Milton's story contains two arcs: one of Satan (Lucifer) and another of Adam and Eve. It begins after Satan and the other rebel angels have been defeated and banished to Hell, or as it is also called in the poem, Tartarus. In Pandæmonium, Satan employs his rhetorical skill to organize his followers; he is aided by his lieutenants Mammon and Beëlzebub. Belial and Moloch are also present. At the end of the debate, Satan volunteers himself to poison the newly created Earth and God's new and most favored creation, Mankind. He braves the dangers of the Abyss alone in a manner reminiscent of Odysseus or Aeneas.
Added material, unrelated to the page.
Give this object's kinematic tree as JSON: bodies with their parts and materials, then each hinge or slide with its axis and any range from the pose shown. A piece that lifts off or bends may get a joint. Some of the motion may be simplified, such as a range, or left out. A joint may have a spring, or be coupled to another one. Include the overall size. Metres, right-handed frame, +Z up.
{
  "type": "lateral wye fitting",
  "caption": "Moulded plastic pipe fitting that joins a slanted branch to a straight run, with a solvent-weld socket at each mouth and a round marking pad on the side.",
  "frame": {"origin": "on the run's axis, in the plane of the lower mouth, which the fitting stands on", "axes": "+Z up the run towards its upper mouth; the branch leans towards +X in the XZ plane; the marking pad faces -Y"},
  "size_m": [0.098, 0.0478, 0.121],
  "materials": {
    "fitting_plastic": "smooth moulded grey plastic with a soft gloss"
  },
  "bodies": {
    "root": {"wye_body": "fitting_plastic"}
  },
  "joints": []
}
After arduously traversing the Chaos outside Hell, he enters God's new material World, and later the Garden of Eden.

Partway through the story, the Angelic War over Heaven is recounted. Satan's rebellion follows the epic convention of large-scale warfare. The battles between the faithful angels and Satan's forces take place over three days. The final battle involves the Son of God single-handedly defeating the entire legion of angelic rebels and banishing them from Heaven. Following the purging of Heaven, God creates the World, culminating in his creation of Adam and Eve. While God gave Adam and Eve total freedom and power to rule over all creation, He gave them one explicit command: not to eat from the Tree of the Knowledge of Good and Evil on penalty of death.
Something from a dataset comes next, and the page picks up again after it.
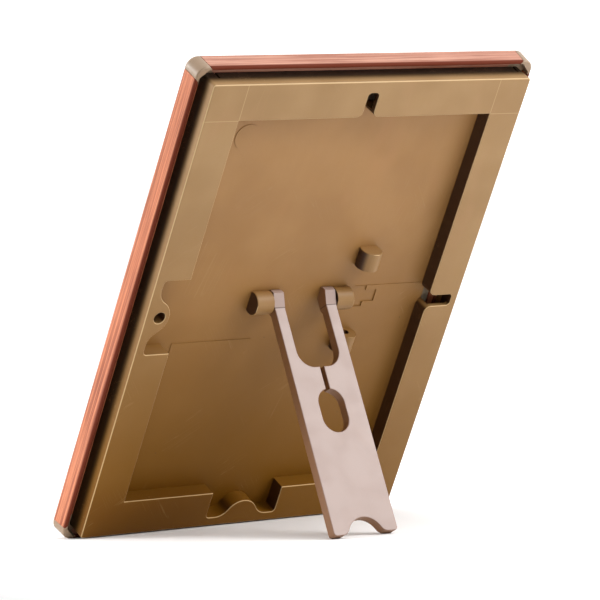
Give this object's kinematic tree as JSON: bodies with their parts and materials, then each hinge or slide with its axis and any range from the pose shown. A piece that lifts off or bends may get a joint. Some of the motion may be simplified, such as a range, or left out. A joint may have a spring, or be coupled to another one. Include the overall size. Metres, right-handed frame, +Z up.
{
  "type": "photo frame",
  "caption": "Table-top photo frame: wood strips with moulded corners round a glass pane, and a moulded back whose forked easel leg folds into a recess.",
  "frame": {"origin": "the point on the table under the middle of the object's box, standing on its lower edge and on the leg's feet, with the leg open at its stop", "axes": "+Z up, +Y towards the back where the leg stands, +X to the right seen from the front; the frame leans back by 31.26 degrees"},
  "size_m": [0.1492, 0.113, 0.1741],
  "materials": {
    "back_plastic": "moulded tan-brown plastic with a fine satin surface",
    "leg_plastic": "moulded pinkish-brown plastic, satin",
    "strip_wood": "reddish wood with a fine straight grain and a thin clear coat",
    "corner_plastic": "moulded tan plastic, slightly glossy",
    "glass": "clear float glass",
    "print_paper": "glossy photographic paper with a plain landscape",
    "card": "grey-brown board"
  },
  "bodies": {
    "frame": {"back_panel": "back_plastic", "glass_pane": "glass", "photo_print": "print_paper", "backing_card": "card", "bottom_strip": "strip_wood", "right_strip": "strip_wood", "top_strip": "strip_wood", "left_strip": "strip_wood", "corner_lower_left": "corner_plastic", "corner_lower_right": "corner_plastic", "corner_upper_right": "corner_plastic", "corner_upper_left": "corner_plastic"},
    "leg": {"stand_leg": "leg_plastic"}
  },
  "joints": [
    {"name": "leg_hinge", "type": "hinge", "parent": "frame", "child": "leg", "pos_m": [0, 0.00387, 0.08506], "axis": [-1, 0, 0], "range_deg": [0, 53.35]}
  ]
}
The story of Adam and Eve's temptation and fall is a fundamentally different, new kind of epic: a domestic one. Adam and Eve are presented for the first time in Christian literature as having a full relationship while still without sin. They have passions and distinct personalities. Satan, disguised in the form of a serpent, successfully tempts Eve to eat from the Tree by preying on her vanity and tricking her with rhetoric. Later, Adam seeing Eve has sinned, knowingly commits the same sin. He declares to Eve that since she was made from his flesh, they are bound to one another so that if she dies, he must also die. In this manner Milton portrays Adam as a heroic figure, but also as a deeper sinner than Eve, as he is aware that what he is doing is wrong.

After eating the fruit, Adam and Eve have lustful sex, and at first, Adam is convinced that Eve was right in thinking that eating the fruit would be beneficial. However, they soon fall asleep, having terrible nightmares, and after they awake, they experience guilt and shame for the first time. Realizing that they have committed a terrible act against God, they engage in mutual recrimination.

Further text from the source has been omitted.